When you know about it, you see it everywhere. In animals, in people's eye
colour, in the inheritance patterns of genetic diseases. You don't even need
modern scientific apparatus. Unlike quantum theory, Mendelian inheritance
*could* have been worked out millennia ago, and it is especially surprising
that it wasn't worked out by breeders earlier. So in that since it is clearly
one of those intellectual insights that should have been obvious, but nobody
thought of it. Like steam power. Even the ancient Greeks had toys that spun
under steam, but nobody thought of using it in an industrial sense until
the 18th century. So in this sense, the *insight* was all Mendel's, even
if his experimental technique left a lot to be desired. And in modern times,
if Mendel had published his paper, and it had been confirmed by other researchers,
it would still be considered *his* idea. So was he lucky? I don't think so.
(Please note that I have only a passing knowledge of the details of Mendel's
findings and all of the above may be a complete crock.)
Peter
Macinnis added:
No, there is a bit more to it -- Mendel had run tests and knew what the results
ought to be when he repeated them. I can only recall one case where
he could be said to have fudged: he got 2:1 instead of 3:1, said so,
and repeated the experiment, accepting the next set which were 3:1 -- he
assumed that the seeds were not what they were supposed to be.
Analysis (by R. A. Fisher, whose photo sits on my desk) showed that Mendel's
figures are a bit TOO close to 3:1, given the sample size, suggesting that
he or somebody may have fudged. More importantly, Mendel looked at
independent segregation in just seven traits, the same as the number of chromosome
pairs in the pea. The traits are all on separate chromosomes, except for
two that were on opposite ends, and so more or less assorted randomly.
Values and standards were different then. This was at a time when William
Crookes owned a journal and could publish his results without peer review
-- let's not jump to contusions!
You can find a bit more on this at
http://www.abc.net.au/science/slab/macinnis/story.htm
Paul Williams answered:
Chris or Ian would know much more on this.

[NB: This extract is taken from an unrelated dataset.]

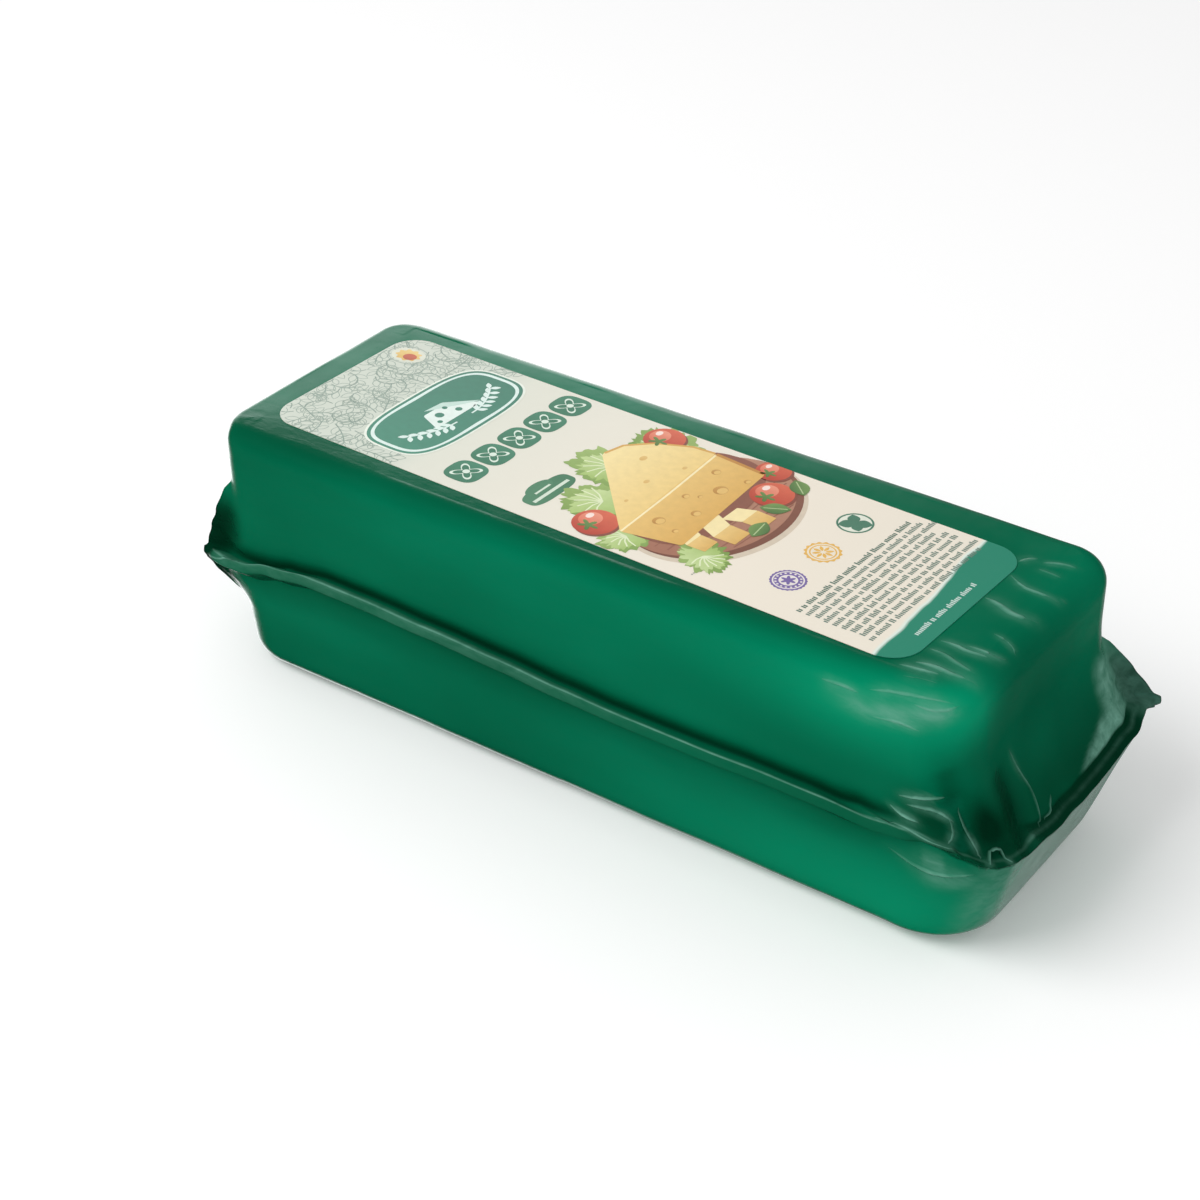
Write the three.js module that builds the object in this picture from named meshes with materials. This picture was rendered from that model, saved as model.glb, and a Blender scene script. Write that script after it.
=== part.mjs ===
// A gouda loaf in its green shrink film, with the oblong label that lies on its top.
// Millimetres. X runs along the loaf, Z is up, and the loaf stands on Z = 0.
import * as THREE from 'three';
import { mergeVertices } from 'three/addons/utils/BufferGeometryUtils.js';

const { lerp, smoothstep, clamp } = THREE.MathUtils;

// The loaf inside its film
const BASE_LENGTH = 303;
const TOP_LENGTH = 295;
const BASE_WIDTH = 96;
const TOP_WIDTH = 107;
const LOAF_HEIGHT = 98.4;
const BASE_CORNER = 25;            // radius of the upright corners at the base
const TOP_CORNER = 15;             // and at the top
const BASE_EDGE = 9;
const TOP_EDGE = 8;
const TOP_SINK = 0.6;              // how far the film's margin lies below the top's middle
const CREASE_DEPTH = 0.5;          // the lengthwise creases at the top's right end
const CREASE_PITCH = 10;
const CREASE_START = 124;
const CREASE_FULL = 138;

// The welded seam that runs round the loaf at half height
const SEAM_HEIGHT = 49;
const SEAM_RIGHT = 165;
const SEAM_LEFT = 160;
const SEAM_HALF_WIDTH = 57;
const SEAM_CORNER = 17;
const SEAM_THICKNESS = 1.4;
const SEAM_SAG_END = 2.5;          // the seam hangs lower round the ends
const SEAM_SAG_BACK = 1;           // and a little more at the far right corner
const SEAM_SAG_FROM = 95;
const SEAM_SAG_FULL = 155;
const SIDE_DROOP = 2.4;
const END_DROOP = 1.2;

// How the film sweeps out from the loaf to the seam: the share of the seam's overhang that it
// has at the weld, how far from the seam it leaves the loaf, and how it bows on the way
const UPPER_END_SWEEP = { weld: 0.5, reach: 26, bow: 2.2 };
const LEFT_END_SWEEP = { weld: 0.5, reach: 24, bow: 1.4 };
const RIGHT_END_SWEEP = { weld: 0.95, reach: 47, bow: 0.75 };
const SIDE_SWEEP = { weld: 0.15, reach: 5, bow: 1.6 };

// The three ears of spare film at the corners: how far each tip stands out of the loaf's corner
// and which way in plan, how high and low its ridge starts, and how full the ridge's bow is
const EARS = [
  { along: -1, across: -1, reach: 14, heading: [-0.94, -0.34], up: 27, down: 20, bow: 0.75 },
  { along: 1, across: 1, reach: 24, heading: [0.92, 0.39], up: 20, down: 9, bow: 0.55 },
  { along: -1, across: 1, reach: 16, heading: [-0.9, 0.44], up: 22, down: 16, bow: 0.7 },
];

const EAR_ROOT_SHARE = 0.92;       // where the two films meet at an ear's ridge
const EAR_SHARPNESS = 3;

// Upright gathers of the film round the ends: two waves along the seam
const GATHER_DEPTH = 1.6;
const GATHERS = [
  { pitch: 21, start: 0.6, share: 0.6 },
  { pitch: 37, start: 2.1, share: 0.4 },
];

// The label
const LABEL_LENGTH = 257;
const LABEL_WIDTH = 77;
const LABEL_CORNER = 11;
const LABEL_THICKNESS = 0.4;
const LABEL_CENTRE = new THREE.Vector2(-5, -2.5);
const LABEL_TURN = THREE.MathUtils.degToRad(-1.6);
const CLEARANCE = 0.3;

// Facets: cells along, across and up, and the share of them that goes round a corner
const CELLS_ALONG = 36;
const CELLS_ACROSS = 22;
const CORNER_SHARE_ALONG = 8 / CELLS_ALONG;
const CORNER_SHARE_ACROSS = 8 / CELLS_ACROSS;
const EDGE_STEPS = 4;
const WALL_STEPS = 6;

const filmGreen = new THREE.MeshStandardMaterial({ color: 0x006b4c, roughness: 0.22, metalness: 0 });
const labelPaper = new THREE.MeshStandardMaterial({ color: 0xe9e2d3, roughness: 0.35, metalness: 0 });

// The film's rings from the base up: height, inset of the rounded edges, and 1 for a ring on the
// seam's rim
function filmRings() {
  const rings = [];
  for (let i = 0; i <= EDGE_STEPS; i += 1) {
    const angle = (i / EDGE_STEPS) * (Math.PI / 2);
    const inset = BASE_EDGE * (1 - Math.sin(angle));
    rings.push({ height: BASE_EDGE * (1 - Math.cos(angle)), inset, rim: 0 });
  }
  const under = SEAM_HEIGHT - SEAM_THICKNESS / 2;
  const over = SEAM_HEIGHT + SEAM_THICKNESS / 2;
  for (let i = 1; i <= WALL_STEPS; i += 1) {
    const rise = 1 - (1 - i / WALL_STEPS) ** 1.6;
    rings.push({ height: lerp(BASE_EDGE, under, rise), inset: 0, rim: 0 });
  }
  rings.push({ height: under, inset: 0, rim: 1 });
  rings.push({ height: over, inset: 0, rim: 1 });
  const shoulder = LOAF_HEIGHT - TOP_EDGE;
  for (let i = 0; i <= WALL_STEPS; i += 1) {
    const rise = (i / WALL_STEPS) ** 1.6;
    rings.push({ height: lerp(over, shoulder, rise), inset: 0, rim: 0 });
  }
  for (let i = 1; i <= EDGE_STEPS; i += 1) {
    const angle = (i / EDGE_STEPS) * (Math.PI / 2);
    const inset = TOP_EDGE * (1 - Math.cos(angle));
    rings.push({ height: shoulder + TOP_EDGE * Math.sin(angle), inset, rim: 0 });
  }
  return rings;
}

// Closeness of a ring to the seam, 1 at the weld and 0 at the end of a sweep up or down from it
function closeness(ring, up, down) {
  const away = Math.abs(ring.height - SEAM_HEIGHT) - SEAM_THICKNESS / 2;
  return clamp(1 - away / (ring.height > SEAM_HEIGHT ? up : down), 0, 1);
}

function sweepShare(ring, sweep) {
  return ring.rim === 1 ? 1 : sweep.weld * closeness(ring, sweep.reach, sweep.reach) ** sweep.bow;
}

// Place along one axis of a point that lies at share -1 to 1 of a rounded rectangle's side
function spread(share, half, corner, cornerShare) {
  const straight = 1 - cornerShare;
  const distance = Math.abs(share) <= straight
    ? (Math.abs(share) / straight) * (half - corner)
    : half - corner + ((Math.abs(share) - straight) / cornerShare) * corner;
  return Math.sign(share) * distance;
}

// Point of a rounded rectangle for the shares along and across, inside it or on its outline
function roundedPoint(along, across, halfLength, halfWidth, corner) {
  const point = new THREE.Vector2(
    spread(along, halfLength, corner, CORNER_SHARE_ALONG),
    spread(across, halfWidth, corner, CORNER_SHARE_ACROSS),
  );
  const out = new THREE.Vector2(
    Math.abs(point.x) - (halfLength - corner),
    Math.abs(point.y) - (halfWidth - corner),
  );
  if (out.x > 0 && out.y > 0) {
    const pull = Math.max(out.x, out.y) / out.length() - 1;
    point.x += Math.sign(point.x) * out.x * pull;
    point.y += Math.sign(point.y) * out.y * pull;
  }
  return point;
}

function gather(place) {
  const wave = ({ pitch, start, share }) => share * Math.sin((place / pitch) * 2 * Math.PI + start);
  return GATHER_DEPTH * GATHERS.reduce((sum, each) => sum + wave(each), 0);
}

// The top sinks a little towards its edges, and the right end has creases that run lengthwise
function topRelief(x, y) {
  const fromEnd = TOP_LENGTH / 2 - Math.abs(x);
  const fromSide = TOP_WIDTH / 2 - Math.abs(y);
  const sink = TOP_SINK * (1 - smoothstep(Math.min(fromEnd, fromSide), 0, TOP_WIDTH / 4));
  const fade = smoothstep(x, CREASE_START, CREASE_FULL) * smoothstep(fromEnd, 0, TOP_EDGE);
  return CREASE_DEPTH * Math.sin((y / CREASE_PITCH) * 2 * Math.PI) * fade - sink;
}

// Point of the film for shares of its length and width, from -1 to 1, on one of its rings
function filmPoint(along, across, ring) {
  const right = along > 0;
  const lowerSweep = right ? RIGHT_END_SWEEP : LEFT_END_SWEEP;
  const alongShare = sweepShare(ring, ring.height > SEAM_HEIGHT ? UPPER_END_SWEEP : lowerSweep);
  const acrossShare = sweepShare(ring, SIDE_SWEEP);
  const rise = ring.height / LOAF_HEIGHT;
  const halfLength = lerp(BASE_LENGTH, TOP_LENGTH, rise) / 2;
  const halfWidth = lerp(BASE_WIDTH, TOP_WIDTH, Math.min(ring.height / SEAM_HEIGHT, 1)) / 2;
  const corner = lerp(BASE_CORNER, TOP_CORNER, rise);
  const point = roundedPoint(
    along,
    across,
    lerp(halfLength - ring.inset, right ? SEAM_RIGHT : SEAM_LEFT, alongShare),
    lerp(halfWidth - ring.inset, SEAM_HALF_WIDTH, acrossShare),
    lerp(corner - ring.inset, SEAM_CORNER, alongShare),
  );

  const cornerNearness = 1 - Math.min(1, Math.max(
    (1 - Math.abs(along)) / CORNER_SHARE_ALONG,
    (1 - Math.abs(across)) / CORNER_SHARE_ACROSS,
  ));
  const ear = EARS.find((e) => e.along === Math.sign(along) && e.across === Math.sign(across));
  if (ear) {
    const near = closeness(ring, ear.up, ear.down);
    const stand = ear.reach * (ring.rim === 1 ? 1 : EAR_ROOT_SHARE * near ** ear.bow);
    const cut = corner * (1 - Math.SQRT1_2);
    const ridge = new THREE.Vector2(
      ear.along * (halfLength - cut) + ear.heading[0] * stand,
      ear.across * (halfWidth - cut) + ear.heading[1] * stand,
    );
    point.lerp(ridge, cornerNearness ** EAR_SHARPNESS * smoothstep(near, 0, 0.15));
  }

  const endness = smoothstep(Math.abs(point.x), TOP_LENGTH / 2 - 30, TOP_LENGTH / 2 + 4);
  const nearSeam = closeness(ring, LOAF_HEIGHT - SEAM_HEIGHT, SEAM_HEIGHT) ** 2;
  const sag = SEAM_SAG_END * smoothstep(Math.abs(point.x), SEAM_SAG_FROM, SEAM_SAG_FULL)
    + SEAM_SAG_BACK * smoothstep(point.x, SEAM_SAG_FROM, SEAM_SAG_FULL) * smoothstep(point.y, -20, 50);
  const droop = ring.rim * lerp(SIDE_DROOP, END_DROOP, endness);
  const ripple = alongShare * endness * (1 - cornerNearness);
  point.x -= Math.sign(point.x) * Math.abs(gather(point.y)) * ripple;
  const wave = gather(point.y + SEAM_HALF_WIDTH) * ripple;
  const relief = topRelief(point.x, point.y) * smoothstep(ring.height, LOAF_HEIGHT - TOP_EDGE, LOAF_HEIGHT);
  return new THREE.Vector3(point.x, point.y, ring.height - sag * nearSeam - droop + wave + relief);
}

// The loaf and its film as one closed body: a box whose grid is drawn onto the film's rings
function wrappedLoaf() {
  const rings = filmRings();
  const top = rings.length - 1;
  const box = new THREE.BoxGeometry(2, 2, 2, CELLS_ALONG, CELLS_ACROSS, top);
  box.deleteAttribute('normal');
  box.deleteAttribute('uv');
  const film = mergeVertices(box);
  const position = film.attributes.position;
  for (let i = 0; i < position.count; i += 1) {
    const ring = rings[Math.round(((position.getZ(i) + 1) / 2) * top)];
    const point = filmPoint(position.getX(i), position.getY(i), ring);
    position.setXYZ(i, point.x, point.y, point.z);
  }
  film.computeVertexNormals();
  const loaf = new THREE.Mesh(film, filmGreen);
  loaf.name = 'wrapped_loaf';
  return loaf;
}

function roundedOblong(length, width, corner) {
  const shape = new THREE.Shape();
  const x = length / 2;
  const y = width / 2;
  shape.moveTo(-x + corner, -y);
  shape.absarc(x - corner, -y + corner, corner, -Math.PI / 2, 0, false);
  shape.absarc(x - corner, y - corner, corner, 0, Math.PI / 2, false);
  shape.absarc(-x + corner, y - corner, corner, Math.PI / 2, Math.PI, false);
  shape.absarc(-x + corner, -y + corner, corner, Math.PI, Math.PI * 1.5, false);
  return shape;
}

// The label, a thin sheet just above the film
function topLabel() {
  const outline = roundedOblong(LABEL_LENGTH, LABEL_WIDTH, LABEL_CORNER);
  const sheet = new THREE.ExtrudeGeometry(outline, {
    depth: LABEL_THICKNESS,
    bevelEnabled: false,
    curveSegments: 10,
  });
  const label = new THREE.Mesh(sheet, labelPaper);
  label.name = 'top_label';
  label.position.set(LABEL_CENTRE.x, LABEL_CENTRE.y, LOAF_HEIGHT + CLEARANCE);
  label.rotation.z = LABEL_TURN;
  return label;
}

const group = new THREE.Group();
group.add(wrappedLoaf(), topLabel());
const span = new THREE.Box3().setFromObject(group);
group.position.x = -span.getCenter(new THREE.Vector3()).x;   // the ears' tips lie evenly about X = 0

export default group;
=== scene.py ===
import itertools
import random
from math import atan2, copysign, cos, exp, hypot, pi, radians, sin, sqrt, tanh

import bmesh
import bpy
from mathutils import Matrix, Vector, noise
from mathutils.bvhtree import BVHTree


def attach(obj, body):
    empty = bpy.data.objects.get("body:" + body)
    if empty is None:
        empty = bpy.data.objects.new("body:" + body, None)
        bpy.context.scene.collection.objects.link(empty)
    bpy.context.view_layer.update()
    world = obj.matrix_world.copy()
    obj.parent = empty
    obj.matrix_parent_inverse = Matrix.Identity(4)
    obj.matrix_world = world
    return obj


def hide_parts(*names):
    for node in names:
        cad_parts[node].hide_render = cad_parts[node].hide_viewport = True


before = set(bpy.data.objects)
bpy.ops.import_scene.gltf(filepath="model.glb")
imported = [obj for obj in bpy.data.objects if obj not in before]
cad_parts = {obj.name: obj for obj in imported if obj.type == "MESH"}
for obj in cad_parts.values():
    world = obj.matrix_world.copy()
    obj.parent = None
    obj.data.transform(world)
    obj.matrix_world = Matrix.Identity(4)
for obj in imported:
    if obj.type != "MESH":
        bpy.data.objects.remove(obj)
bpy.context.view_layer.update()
scene = bpy.context.scene
MM = 0.001


# ------------------------ the loaf in its shrink film
# A block of gouda, cast in a mould that is wider at the top, in two webs of green barrier film.
# The webs are shrunk on hot and welded round half height, and their spare film stands out there.

BASE_LENGTH, TOP_LENGTH = 303, 295
BASE_WIDTH, TOP_WIDTH = 96, 107
LOAF_HEIGHT = 98.58
BASE_CORNER, TOP_CORNER = 25, 15  # radii of the upright corners
BASE_EDGE, TOP_EDGE = 9, 8
LEFT_EDGE_SHARE = 0.5  # the left end's edges are drawn in half as far
TOP_SINK, SINK_WIDTH = 0.4, 16  # the top's margin lies a little lower than under the label
LOAF_MIDDLE = -2.965  # the ears' tips lie evenly about x = 0, the loaf doesn't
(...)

My limited understanding leads me to accept the following quote:
"As he [Fisher] points out, Mendel clearly had his hypothesis in mind before
completing all his work and therefore rejected certain numerical ratios.
It is also clear, as Fisher deduces, that Mendel did not classify all the
pea plants and seeds he grew. Presumably he classified enough to convince
himself that the result was as expected. It is perfectly natural under these
circumstances to keep running totals as counts are made. If, then, one stops
when the ratio "looks good", statistically the result will be biased in favor
of the hypothesis. A seemingly "bad" fit may be perfectly plausible statistically,
but one may not think so and add more data to see if it improves, thereby
raising interesting questions, some mathematical and some psychological."
[Beadle (1967: 338)]
http://www.mendelweb.org/MWsapp.html
Ray
wrote:
No Kevin, nothing like that.
Mendel just committed the 'no no' of suggesting a bigger sample of data was
used. Not so much by fact of actual suggestion but by inferance.
Probably best to give you the full quote and reference.
From: A.Kohn, "False Prophets" Basic Blackwood Ltd., Oxford 1986 p60.
quote: "Often recognised as the father of modern genetics. His 1865
paper on inheritance in the garden pea was rediscovered in 1900. Mendel's
tabulations demonstrated statistical obedience to the laws of chance. Traits
such as roundness or colour were transmitted from generation to generation;
combinations being reshuffled in each generation. In 1936, Sir Ronald
Fisher, replicating Mendel's work, concluded that the ratios suggested by
Mendel indicated he stopped counting when he arrived at the expected and
desired number."
end quote
Not a fraud, more of a tiny wiggle than a warp.
Though I suppose it depends upon how sharp the focus on ethics need be.
In the 19th century and early 20th, no big deal, but today it could definitely
get you canned. In any case, I see no record of Fisher's claims being
tested in this extract from Kohn's book.